Bill Caras is a third-generation owner of Caras Nursery & Landscape, which operates in the same Orchard Homes neighborhood as it did 123 years ago.

His business, along with Missoula Textile Services, the Union Club Bar & Grill, Bob Ward’s Sports & Outdoors and Missoula’s Office City, will receive Heritage Business Awards from the Missoula Historic Preservation Commission.

“I’m pretty devoted to my business, and I like to feel like we’re part of the fabric of Missoula,” Caras said. “We’re only a small part of the fabric of Missoula, and there are a lot of parts to it. But it’s a nice feeling to have these historical businesses that are a part of that fabric, and then you look at what an interesting mosaic Missoula is.”

Bill Caras
Caras Nursery & Landscape owner Bill Caras holds photos taken of the plant nursery business in the 1930s and 1940s. (photo credit: Mari Hall/Missoula Current)

Originally known as Missoula Nursery, the business was bought by Caras’ grandfather, James K. Caras, in 1920. The 15 acres have seen dramatic change since, with only one original building still standing: Caras’ childhood home.

At the start, greenhouses were made of glass and wood, and were heated by coal and hot water, Caras said. Coal was delivered by boxcar; later variations of greenhouses were heated with natural gas.

“When I’m digging out for things, sometimes I find deposits of burned-up coal,” Caras said.

Flowers and plants were delivered to buildings in downtown Missoula back when travel around town was difficult, and the plant nursery business was strictly a spring job. Operations today go year round.

“We’re a little different from how this was operated, but our spring business is a lot like what their spring business was. Pansies and petunias, and there are a lot of things different and a lot of things the same, even after 100 years. It’s pretty remarkable,” Caras said.

Caras took over in 1977, and began expanding the selection. The nursery hires about 60 to 70 employees during the growing season and now offers a landscaping service as well.

“Ever since I started, I’ve been highly motivated to always be adding on, always improving,” Caras said. “I think it’s really easy for business owners to kind of become jaded and quit reinvesting.”
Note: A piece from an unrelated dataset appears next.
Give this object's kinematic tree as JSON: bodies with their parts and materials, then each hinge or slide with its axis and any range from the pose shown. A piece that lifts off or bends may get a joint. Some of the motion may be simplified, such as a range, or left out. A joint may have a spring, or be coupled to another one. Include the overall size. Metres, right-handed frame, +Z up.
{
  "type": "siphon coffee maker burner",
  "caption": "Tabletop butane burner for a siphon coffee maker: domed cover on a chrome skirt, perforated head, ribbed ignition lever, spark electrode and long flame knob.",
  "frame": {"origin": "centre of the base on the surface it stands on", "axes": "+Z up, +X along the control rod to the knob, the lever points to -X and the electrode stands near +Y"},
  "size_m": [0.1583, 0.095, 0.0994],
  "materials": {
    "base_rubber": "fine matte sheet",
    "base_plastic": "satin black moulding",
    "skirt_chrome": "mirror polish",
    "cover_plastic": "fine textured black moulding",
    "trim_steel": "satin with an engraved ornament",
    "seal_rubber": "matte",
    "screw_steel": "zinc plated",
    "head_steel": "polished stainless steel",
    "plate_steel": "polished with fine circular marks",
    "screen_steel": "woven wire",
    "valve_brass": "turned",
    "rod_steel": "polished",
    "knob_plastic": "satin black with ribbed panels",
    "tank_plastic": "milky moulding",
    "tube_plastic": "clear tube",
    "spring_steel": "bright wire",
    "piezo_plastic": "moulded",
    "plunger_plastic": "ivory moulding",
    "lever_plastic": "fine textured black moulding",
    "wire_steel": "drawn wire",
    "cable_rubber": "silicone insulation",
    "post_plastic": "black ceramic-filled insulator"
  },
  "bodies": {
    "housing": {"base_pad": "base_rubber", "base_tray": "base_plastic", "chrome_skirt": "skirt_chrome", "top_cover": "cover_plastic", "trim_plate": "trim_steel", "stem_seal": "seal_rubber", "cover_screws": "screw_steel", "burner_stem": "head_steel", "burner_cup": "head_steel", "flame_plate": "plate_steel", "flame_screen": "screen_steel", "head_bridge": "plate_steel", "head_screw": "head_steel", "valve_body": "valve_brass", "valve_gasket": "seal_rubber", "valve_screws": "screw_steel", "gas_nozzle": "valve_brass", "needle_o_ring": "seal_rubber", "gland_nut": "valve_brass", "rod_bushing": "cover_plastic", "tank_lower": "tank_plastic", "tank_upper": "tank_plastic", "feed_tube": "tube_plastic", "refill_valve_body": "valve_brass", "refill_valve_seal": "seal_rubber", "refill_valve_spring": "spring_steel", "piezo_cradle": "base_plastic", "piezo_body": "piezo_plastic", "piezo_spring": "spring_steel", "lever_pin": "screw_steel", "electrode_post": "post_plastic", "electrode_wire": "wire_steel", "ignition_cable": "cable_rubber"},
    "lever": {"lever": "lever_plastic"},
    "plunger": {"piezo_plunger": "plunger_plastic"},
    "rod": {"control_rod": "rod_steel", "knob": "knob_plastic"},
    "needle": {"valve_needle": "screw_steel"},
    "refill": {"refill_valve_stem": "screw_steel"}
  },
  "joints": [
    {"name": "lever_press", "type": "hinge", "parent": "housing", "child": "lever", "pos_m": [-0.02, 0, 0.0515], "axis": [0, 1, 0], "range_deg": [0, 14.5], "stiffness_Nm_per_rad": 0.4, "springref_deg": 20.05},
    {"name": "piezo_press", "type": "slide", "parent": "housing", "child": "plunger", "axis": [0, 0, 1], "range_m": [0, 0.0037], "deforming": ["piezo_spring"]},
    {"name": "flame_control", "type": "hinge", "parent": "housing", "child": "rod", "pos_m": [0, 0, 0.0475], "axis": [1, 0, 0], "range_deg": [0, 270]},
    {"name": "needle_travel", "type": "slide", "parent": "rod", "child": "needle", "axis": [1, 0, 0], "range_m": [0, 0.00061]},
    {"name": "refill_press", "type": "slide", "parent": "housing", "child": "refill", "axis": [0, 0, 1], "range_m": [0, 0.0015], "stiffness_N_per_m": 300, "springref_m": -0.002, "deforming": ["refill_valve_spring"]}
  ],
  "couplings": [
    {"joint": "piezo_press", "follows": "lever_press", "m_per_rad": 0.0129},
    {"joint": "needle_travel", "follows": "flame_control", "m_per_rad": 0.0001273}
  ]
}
“I think that’s a big mistake, but I understand because you do a lot of things that don’t work. I just feel like if we’re going to be around for the long-term, which we have been, I can’t sit back and watch everything wear out. That’s part of my philosophy.”

The heritage businesses honored at Thursday’s event will be part of a new historic business registry, and will receive a window cling signifying their long-lived status, said Emy Scherrer, historic preservation officer for the city of Missoula. Other businesses will be awarded over the next few years.

“It’s kind of a tool for providing education and promotional assistance for these local businesses,” she said. “It’s for Missoula citizens, but it’s also for tourists because that’s sort of a growing want in the heritage tourism industry: to go to the oldest restaurant, or the oldest market or hotel.”

The award recipients were staples of Missoula’s business community in the late 1800s and early 1900s, as the city became a railroad town with a booming timber industry.

“We were a pretty important stop for going west,” Scherrer said. “So we started providing those services for people who were coming through, not only for the people who actually decided to settle down, but a lot of people coming through on the railroad too. We were a pretty big stop.”

Missoula’s Office City is another of the heritage award recipients, having provided paper goods and office furniture and supplies from a downtown storefront since 1916, when it was owned by former Montana Gov. Joseph M. Dixon.

Old photo from Richard Hughes of Missoula’s Office City at its current location on West Broadway in the early 1940s.

His grandfather bought the company in 1920 when it was in the Florence Hotel, then Richard Hughes’ parents led the operation later, and Hughes took over in 1985. In 1939, the business moved to its current location on West Broadway.

Recently, Hughes and his wife JoAnn retired, and passed the business down to his children, making it a fourth-generation enterprise. The award is humbling, Hughes said.

“It’s definitely an honor,” he said. “As people say, the odds were against us to make it this far. The average timeframe of a retail store is probably seven years because people get burnt out. But there are lots of reasons why businesses fail. It means a lot to us because of our Missoula heritage and the history of Missoula.”

The business has provided office furniture for companies like ATG and larger entities like the University of Montana. From the typewriter to the invention of the modern ballpoint pen during WWII, to a competing online store that now has over 60,000 products available, Missoula’s Office City has adapted over the decades.

Their endurance is due to hard work and honesty, Hughes said.

“You have to be honest with the customers and put them first before profits. If you do that, then the profits will come,” Hughes said.

Recognizing the importance of Missoula’s history is necessary, Scherrer said, and businesses are a big part of that.

“These are places that most Missoulians interact with on a day-to-day basis,” Scherrer said. “It’s part of that subconscious of Missoula.”